Fin Janvier 2022 ?
Albert Camus, LA PESTE (1947) page 245
Quoique cette brusque retraite de la maladie fût inespérée, nos concitoyens ne se bâtèrent pas de se réjouir. Les mois qui venaient de passer, tout en augmentant leur désir de libération, leur avaient appris la prudence et les avaient habitués à compter de moins en moins sur une fin prochaine de l'épidémie. Cependant, ce fait nouveau était sur toutes les bouches, et, au fond des cœurs, s'agitait un grand espoir inavoué. Tout le reste passait au second plan. Les nouvelles victimes de la peste pesaient bien peu auprès de ce fait exorbitant : les statistiques avaient baissé. Un des signes que l'ère de la santé, sans être ouvertement espérée, était cependant attendue en secret, c'est que nos concitoyens parlèrent volontiers dès ce moment, quoique avec les airs de l'indifférence, de la façon dont la vie se réorganiserait après la peste.
Tout le monde était d'accord pour penser que les commodités de la vie passée ne se retrouveraient pas d'un coup et qu'il était plus facile de détruire que de reconstruire. On estimait simplement que le ravitaillement lui-même pourrait être un peu amélioré, et que, de cette façon, on serait débarrassé du souci le plus pressant. Mais, en fait, sous ces remarques anodines, un espoir insensé se débridait du même coup et à tel point que nos concitoyens en prenaient parfois conscience et affirmaient alors, avec précipitation, qu'en tout état de cause, la délivrance n'était pas pour le lendemain.
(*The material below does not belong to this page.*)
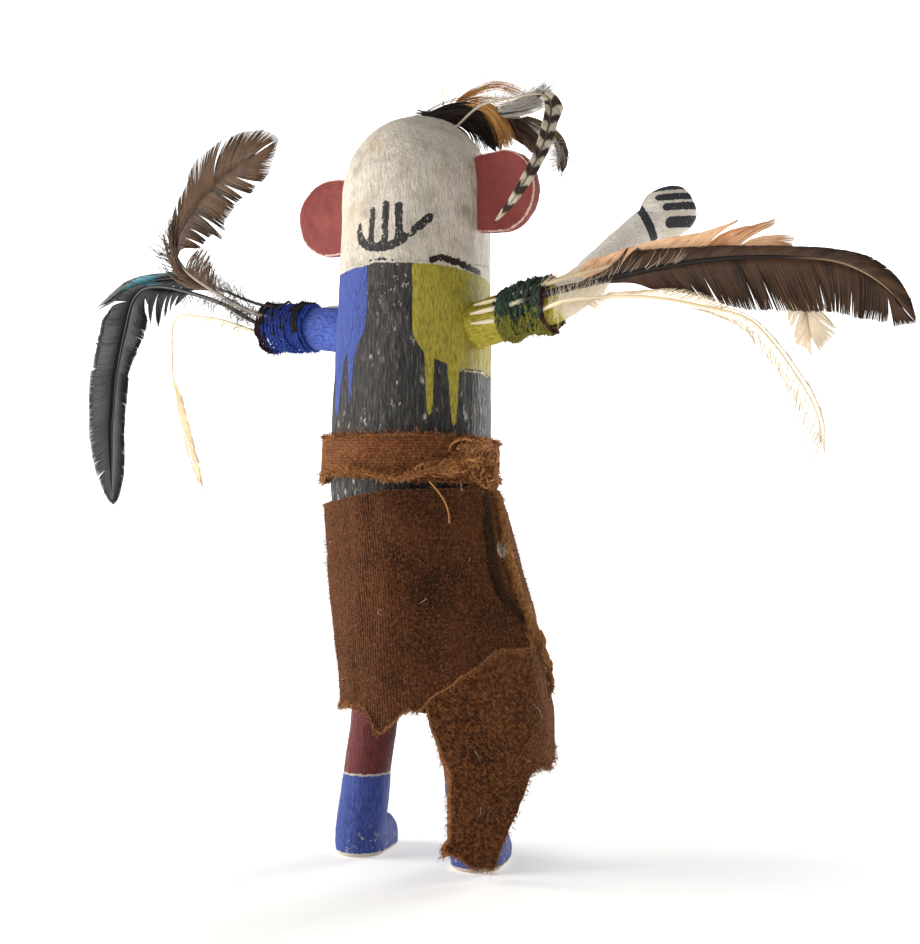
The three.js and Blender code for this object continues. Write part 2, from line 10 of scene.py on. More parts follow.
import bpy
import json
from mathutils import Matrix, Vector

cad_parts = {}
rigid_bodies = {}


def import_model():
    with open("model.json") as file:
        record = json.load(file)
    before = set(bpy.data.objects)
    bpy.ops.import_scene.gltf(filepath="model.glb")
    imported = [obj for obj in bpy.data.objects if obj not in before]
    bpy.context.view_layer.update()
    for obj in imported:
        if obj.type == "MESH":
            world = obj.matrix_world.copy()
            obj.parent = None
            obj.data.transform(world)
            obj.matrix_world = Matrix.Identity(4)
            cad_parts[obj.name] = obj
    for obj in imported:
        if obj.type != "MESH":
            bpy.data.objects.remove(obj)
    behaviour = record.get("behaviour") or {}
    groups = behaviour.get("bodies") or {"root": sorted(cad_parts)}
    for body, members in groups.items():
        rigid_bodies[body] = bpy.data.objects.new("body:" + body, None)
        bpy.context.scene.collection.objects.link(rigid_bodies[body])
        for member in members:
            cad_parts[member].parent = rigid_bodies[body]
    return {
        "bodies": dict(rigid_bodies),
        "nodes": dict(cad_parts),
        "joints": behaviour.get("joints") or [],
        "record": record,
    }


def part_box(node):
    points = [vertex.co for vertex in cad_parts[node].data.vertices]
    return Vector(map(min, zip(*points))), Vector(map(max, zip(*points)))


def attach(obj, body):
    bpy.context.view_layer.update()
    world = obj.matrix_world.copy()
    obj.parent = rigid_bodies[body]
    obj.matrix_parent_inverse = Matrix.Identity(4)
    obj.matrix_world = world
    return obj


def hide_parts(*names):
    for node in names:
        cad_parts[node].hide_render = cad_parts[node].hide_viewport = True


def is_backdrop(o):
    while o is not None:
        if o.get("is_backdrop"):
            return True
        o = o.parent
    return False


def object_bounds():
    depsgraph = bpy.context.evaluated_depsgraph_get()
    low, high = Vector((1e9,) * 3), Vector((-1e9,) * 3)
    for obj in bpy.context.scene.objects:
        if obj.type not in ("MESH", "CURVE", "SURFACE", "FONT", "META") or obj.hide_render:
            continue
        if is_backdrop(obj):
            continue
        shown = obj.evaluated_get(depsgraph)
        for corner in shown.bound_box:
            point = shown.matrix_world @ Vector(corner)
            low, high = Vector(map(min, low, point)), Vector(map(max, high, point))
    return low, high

Et, en effet, la peste ne s'arrêta pas le lendemain, mais, en apparence, elle s'affaiblissait plus vite qu'on n'eût pu raisonnablement l'espérer. Pendant les premiers jours de janvier, le froid s'installa avec une persistance inusitée et sembla cristalliser au-dessus de la ville. Et pourtant, jamais le ciel n'avait été si bleu. Pendant des jours entiers, sa splendeur immuable et glacée inonda notre ville d'une lumière ininterrompue. Dans cet air purifié, la peste, en trois semaines et par des chutes successives, parut s'épuiser dans les cadavres de moins en moins nombreux qu'elle alignait. Elle perdit, en un court espace de temps, la presque totalité des forces qu'elle avait mis des mois à accumuler. À la voir manquer des proies toutes désignées, comme Grand ou la jeune fille de Rieux, s'exacerber dans certains quartiers durant deux ou trois jours alors qu'elle disparaissait totalement de certains autres, multiplier les victimes le lundi et, le mercredi, les laisser échapper presque toutes, à la voir ainsi s'essouffler ou se précipiter, on eût dit qu'elle se désorganisait par énervement et lassitude, qu'elle perdait, en même temps que son empire sur elle-même, l'efficacité mathématique et souveraine qui avait été sa force. Le sérum de Castel connaissait, tout d'un coup, des séries de réussites qui lui avaient été refusées jusque là. Chacune des mesures prises par les médecins et qui, auparavant, ne donnaient aucun résultat, paraissait soudain porter à coup sûr. Il semblait que la peste à son tour fût traquée et que sa faiblesse soudaine fît la force des armes émoussées qu'on lui avait, jusqu'alors, opposées. De temps en temps seulement, la maladie se raidissait et, dans une sorte d'aveugle sursaut, emportait trois ou quatre malades dont on espérait la guérison. Ils étaient les malchanceux de la peste, ceux qu'elle tuait en plein espoir. Ce fut le cas du juge Othon qu'on dut évacuer du camp de quarantaine, et Tarrou dit de lui en effet qu'il n'avait pas eu de chance, sans qu'on pût savoir cependant s'il pensait à la mort ou à la vie du juge.
Mais dans l'ensemble, l'infection reculait sur toute la ligne et les communiqués de la préfecture, qui avaient d'abord fait naître une timide et secrète espérance, finirent par confirmer, dans l'esprit du public, la conviction que la victoire était acquise et que la maladie abandonnait ses positions. À la vérité, il était difficile de décider qu'il s'agissait d'une victoire. On était obligé seulement de constater que la maladie semblait partir comme elle était venue. La stratégie qu'on lui opposait n'avait pas changé, inefficace hier et, aujourd'hui, apparemment heureuse. On avait seulement l'impression que la maladie s'était épuisée elle-même ou peut-être qu'elle se retirait après avoir atteint tous ses objectifs.
En quelque sorte, son rôle était fini.